Eugene Gilyard was a street-corner drug dealer when he and Lance Felder were sent to prison 15 years ago for killing North Philadelphia businessman Thomas Keal, 52, during a robbery.

Eugene Gilyard was a street-corner drug dealer when he and Lance Felder were sent to prison 15 years ago for killing North Philadelphia businessman Thomas Keal, 52, during a robbery.

Last month, when a judge ruled that both men had been wrongly convicted of murder and ordered that they be placed under house arrest, the 34-year-old Gilyard, by now married to a woman he had never lived with, entered - with restrictions - a world that had left him long behind.

Last Friday, Common Pleas Court Judge Rose Marie DeFino-Nastasi ended their house arrest.

"He was married and he wanted to live with his wife," said Marissa B. Bluestine, legal director of the Pennsylvania Innocence Project, which backed the men's appeal. "Now he and his wife's dream has come true."

Bluestine said Gilyard and his wife, Sheri Anderson, were married in a Muslim ceremony several years ago while he was in prison.
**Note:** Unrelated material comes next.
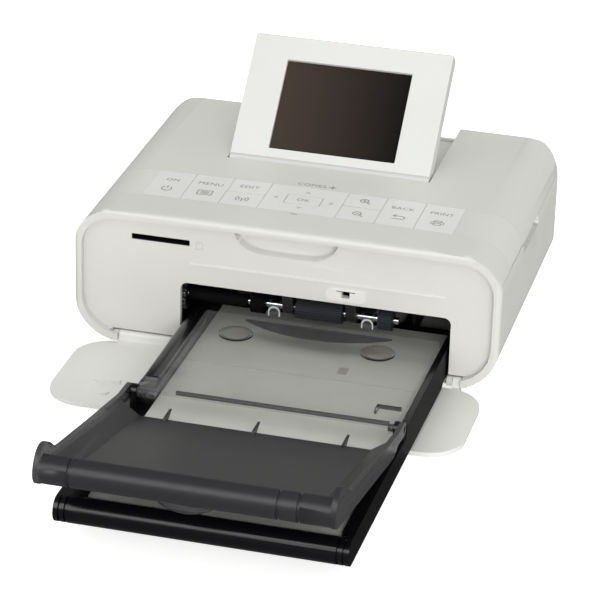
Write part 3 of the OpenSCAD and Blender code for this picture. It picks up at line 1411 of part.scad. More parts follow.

Anderson was someone he knew from his teen years in his old neighborhood.

After Gilyard and Felder, also 34, were released on bail Nov. 8, Gilyard went to live with his mother, and Felder with his sister. There they remained - their whereabouts electronically monitored with ankle bracelets - except for court hearings, meetings with lawyers, or medical appointments.

In addition to giving the men the freedom to live independently and get to know a city they last saw in the early '90s, the end of house arrest enables the men to get occupational training and look for jobs, Bluestine said. Both are now working with the Impact Services Corp.'s reentry program for ex-offenders, Bluestine said.

They are not completely free: The District Attorney's Office is reinvestigating the case and could decide to retry them.